In a head-to-head comparison of several gene therapy delivery approaches, researchers have identified the optimal means of delivering therapeutic genes to muscle tissues with a single intravenous injection -- an approach that may prove useful for treating heart disease and muscular dystrophies.
In the March issue of Nature Biotechnology, Xiao Xiao and colleagues identify a virus that overcomes the obstacle of delivering genes across the blood vessel barrier to heart and skeletal muscles in animals. A comparative study of many different types of modified adeno-associated virus (AAV) revealed a subtype - AAV8, particularly adept at delivering genes to the skeletal and cardiac muscles of mice and hamsters. Previous attempts to systemically deliver genes into animals using AAV required the use of drugs to help them cross the blood vessel walls and gain access to muscle. One subtype, AAV8, however, proved to be particularly effective on its own.

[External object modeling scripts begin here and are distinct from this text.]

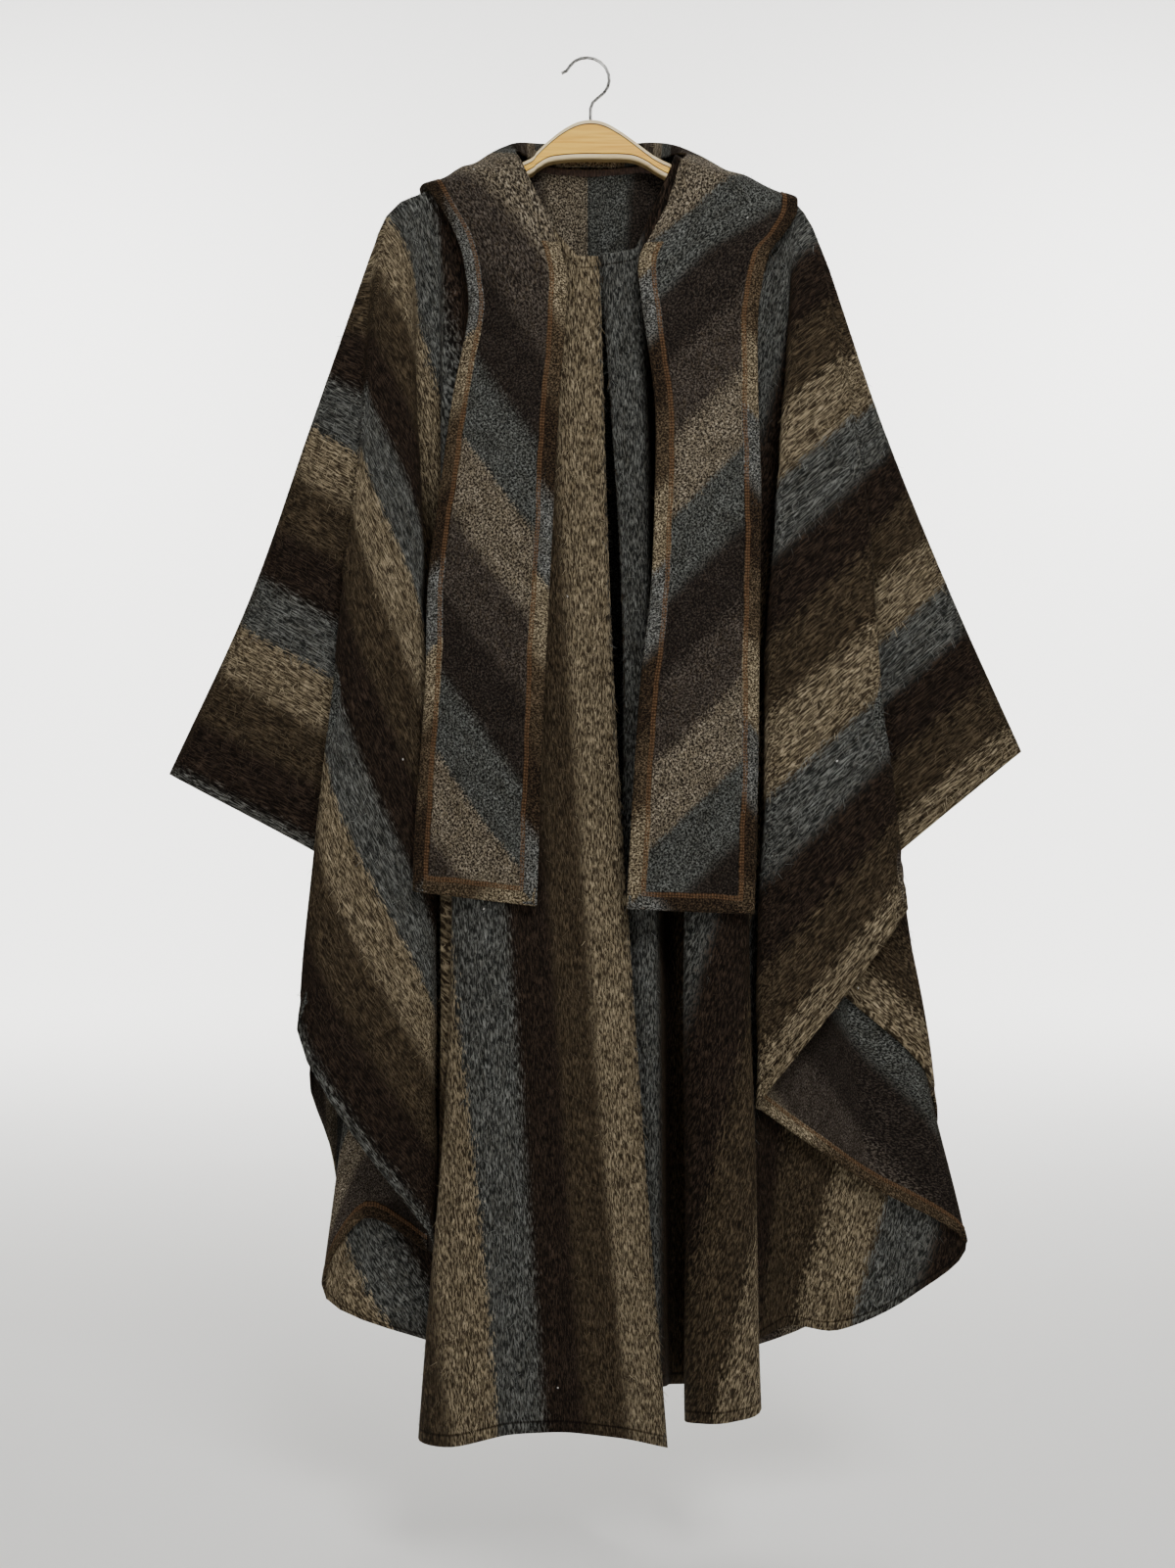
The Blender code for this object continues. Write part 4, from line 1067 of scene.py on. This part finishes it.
def wooden_bar():
    """The bar as a profile of (mm in depth, mm in from the nearer long edge) carried along it: its height
    follows the top and bottom edges, and a groove runs 5 mm inside both on the front."""
    held = read_table(BAR, 6)
    top = place(held[:, 0], held[:, 1], 0.0)
    bottom = place(held[:, 0], held[:, 2], 0.0)
    lower = [(y, inset, bottom, top) for y, inset in ((BAR_HALF, BAR_EASED), *BAR_SECTION)]
    upper = [(y, inset, top, bottom) for y, inset, _, _ in lower[::-1]]
    sections = []
    for y, inset, edge, other in lower + upper:
        toward = other - edge
        room = np.linalg.norm(toward, axis=-1, keepdims=True)
        step = np.minimum(inset * MM, room * BAR_ROOM * min(1.0, inset / BAR_DEEPEST))
        sections.append(edge + toward / room * step + np.array([0.0, y * MM, 0.0]))
    grid = np.stack(sections, axis=1)
    index = numbered(grid)
    quads = cells(np.concatenate([index, index[:, :1]], axis=1))[:, ::-1]
    mesh = bpy.data.meshes.new("wooden_bar")
    faces = quads.tolist() + [index[0].tolist(), index[-1, ::-1].tolist()]
    mesh.from_pydata(grid.reshape(-1, 3).tolist(), [], faces)
    mesh.update()
    work = bmesh.new()
    work.from_mesh(mesh)
    bmesh.ops.recalc_face_normals(work, faces=work.faces)
    work.to_mesh(mesh)
    work.free()
    along_bar, coarse = (14.0, 60.0, 330.0), (16.0, 80.0, 300.0)
    for name, dark, light, grain in (
        ("honey_varnished_birch", "#e8a62c", "#ffcb4a", along_bar),
        ("bare_birch_rim", "#dcc08c", "#f4e2b6", coarse),
        # dark brown in the groove, as painted shade in the recess
        ("birch_groove_painted_shade", "#5c3d1d", "#8a6434", along_bar),
        # the bottom edge, darker than the top edge's bare birch, as painted shade under the bar
        ("birch_underside_painted_shade", "#8c7247", "#ab9162", along_bar),
    ):
        mesh.materials.append(varnished_wood(name, dark, light, grain))
    slots = np.zeros(len(mesh.polygons), np.int32)
    slots[: len(quads)] = np.tile(BAR_STRIPS, len(grid) - 1)
    mesh.polygons.foreach_set("material_index", slots)
    return new_object("wooden_bar", mesh)


bar = wooden_bar()
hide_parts("hanger_bar")
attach(bar, "root")
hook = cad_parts["hanger_hook"]
hook.data.materials.clear()
hook.data.materials.append(drawn_steel("drawn_nickel_plated_steel"))


# Floor, light and camera

FLOOR = -1.50
STAGE_HALF = 24.0  # metres to each side and to the front
STAGE_FAR = 4.5  # metres behind the garment to where the floor bends up
STAGE_BEND = 1.6
STAGE_HIGH = 16.0


def stage():
    """A pale floor that curves up into a pale backdrop behind the garment, by a quarter circle."""
    curve = np.linspace(0, math.pi / 2, 24)[1:]
    bent = STAGE_FAR + STAGE_BEND * np.sin(curve)
    y = np.concatenate([[-STAGE_HALF, STAGE_FAR], bent, [STAGE_FAR + STAGE_BEND]])
    z = np.concatenate([[FLOOR, FLOOR], FLOOR + STAGE_BEND * (1 - np.cos(curve)), [STAGE_HIGH]])
    x = np.linspace(-STAGE_HALF, STAGE_HALF, 3)
    grid = np.stack(np.broadcast_arrays(x[None], y[:, None], z[:, None]), axis=-1)
    mesh = sheet_mesh("floor", grid, grid[..., :2])
    # matt off-white paper, so that the ground stays even and nothing shines beside the wool
    paper, _, shader = new_material("pale_studio_paper")
    set_sockets(shader, {"Base Color": linear("#efeeeb"), "Roughness": 0.9})
    mesh.materials.append(paper)
    new_object("floor", mesh)


def area_light(name, at, target, size, power):
    """A rectangular soft light at one point that looks at another: metres and watts."""
    lamp = bpy.data.lights.new(name, "AREA")
    lamp.shape = "RECTANGLE"
    lamp.size, lamp.size_y = size
    lamp.energy = power
    thing = new_object(name, lamp)
    thing.location = at
    thing.rotation_euler = (Vector(target) - Vector(at)).to_track_quat("-Z", "Y").to_euler()


stage()
area_light("key", (0.75, -2.3, 1.35), (0, 0, -0.45), (1.1, 1.1), 66)
area_light("fill", (-1.3, -2.6, -0.3), (0, 0, -0.95), (1.4, 1.4), 14)
area_light("back", (0.9, 1.7, 1.5), (0, 0, -0.5), (1.2, 1.0), 5)
area_light("backdrop_left", (-3.0, 3.4, 1.5), (-1.0, 6.1, 0.0), (2.5, 2.5), 400)
area_light("backdrop_right", (3.0, 3.4, 1.5), (1.0, 6.1, 0.0), (2.5, 2.5), 400)
area_light("floor", (0.0, 3.0, 3.2), (0.0, 4.2, -1.5), (5.0, 2.0), 120)
world = bpy.data.worlds.new("studio")
bpy.context.scene.world = world
world.use_nodes = True
set_sockets(world.node_tree.nodes["Background"], {"Color": linear("#f2f1ee"), "Strength": 0.24})

camera = bpy.data.cameras.new("camera")
camera.sensor_fit = "VERTICAL"
camera.sensor_height = 24.0
camera.lens = camera.sensor_height * EYE_DISTANCE * MM / (GRID * IMAGE_HIGH)
eye = new_object("camera", camera)
eye.location = (0.0, (GRID_DEPTH - EYE_DISTANCE) * MM, -EYE_BELOW)
eye.rotation_euler = (math.pi / 2, 0, 0)
bpy.context.scene.camera = eye
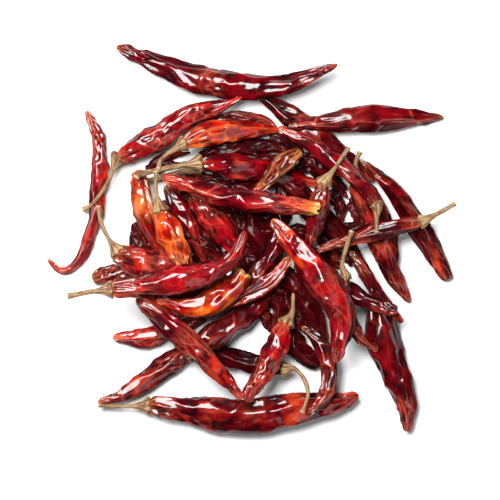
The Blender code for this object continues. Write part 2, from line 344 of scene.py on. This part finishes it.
def dents(rng, share, angle, length, width, cell, depth):
    # a crumpled skin: cells sink by unlike depths, in mm, and leave sharp creases between them
    around = max(4, round(math.pi * width / cell))
    along = max(4, round(length / (1.6 * cell)))
    jitter = rng.uniform(0, 1, (along + 4, around, 2))
    depths = rng.uniform(0.1, 1, (along + 4, around)) * depth
    u = (angle / (2 * math.pi) + 0.5) * around
    v = np.clip(share, 0, 1) * along + 1
    nearest, second, here = np.full_like(u, 9.0), np.full_like(u, 9.0), np.zeros_like(u)
    for i in (-1, 0, 1):
        for j in (-1, 0, 1):
            column, line = np.floor(u).astype(int) + i, np.floor(v).astype(int) + j
            seed = jitter[line, column % around]
            gap = np.hypot(column + seed[:, 0] - u, line + seed[:, 1] - v)
            closer = gap < nearest
            second = np.where(closer, nearest, np.minimum(second, gap))
            here = np.where(closer, depths[line, column % around], here)
            nearest = np.where(closer, gap, nearest)
    slopeShare, creaseWidth = 0.8, 0.55  # of a cell, and in mm
    fromEdge = second - nearest
    edge = np.clip(fromEdge / slopeShare, 0, 1)
    return edge * (2 - edge) * here, np.exp(-(fromEdge * cell / creaseWidth) ** 2)


podValues = {
    "pointSpacing": 0.62,  # mm between points along a pod
    "around": 56,  # points round a pod
    "foldCount": 4,
    "fullness": 1.07,  # makes up for what the folds take off
    "foldDepth": (-0.05, 0.34),
    "wrinkleCount": 8,
    "wrinkleDepth": (-0.16, 0.13),
    "dentCell": 8.0,  # mm across one dent
    "dentDepth": 1.5,
    "crumpleCell": 3.0,
    "crumpleDepth": 0.75,
    # the pale creases are partly paler skin and partly a painted highlight on the sharp ridges
    "crestShown": 0.25,  # how much of the sharp creases is pale
    "straw": 4.0,  # mm of dry yellow skin at an open mouth
    "swelling": 0.07,  # how much the width varies along the pod
    "pucker": 0.30,  # how deep the ends are gathered
    "endLength": 7,  # mm of gathered skin at the shoulder
    "tipLength": 8,
    "twist": 0.25,  # radians that a pod may be turned about its own line
    "bend": 0.5,  # mm that the middle strays sideways
    "lowest": 0.02,  # mm kept between the skin and the floor
    "scar": (0.35, 1.2),  # how dry the shoulder is where its stem was, and over how many mm
    # the tip glow is painted: an orange tint standing in for light through the thin tip
    "tipGlow": (0.55, 5.5),  # how much the thin tip glows, and over how many mm
}

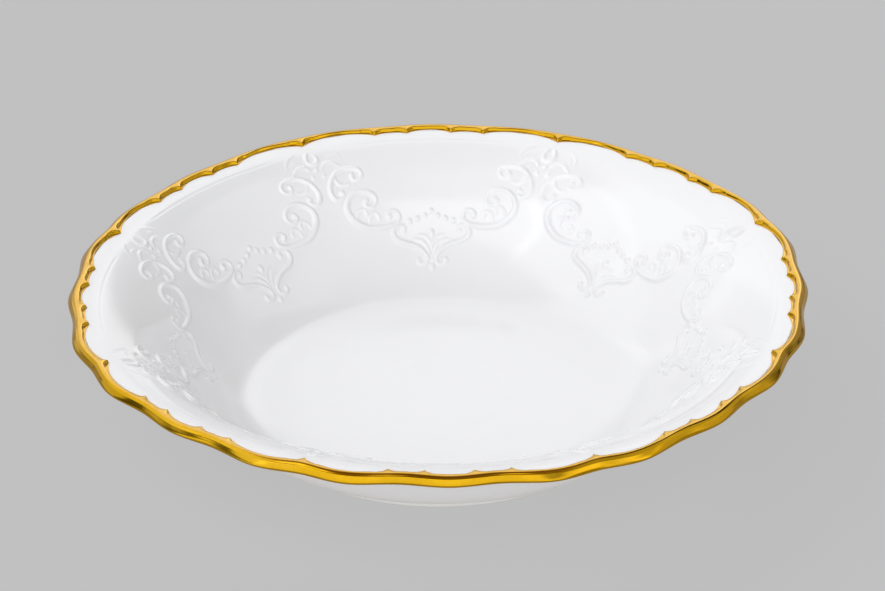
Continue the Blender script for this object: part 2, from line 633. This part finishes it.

To validate their findings, the authors then used AAV8 to deliver a repaired version of the delta-sarcoglycan gene into hamsters with a gene defect associated with a type of muscular dystrophy and heart failure. They show that AAV8 was able to deliver the delta-sarcoglycan gene to the hamsters' tissues, resulting in the correction of pathological signs of dystrophic heart and skeletal muscles.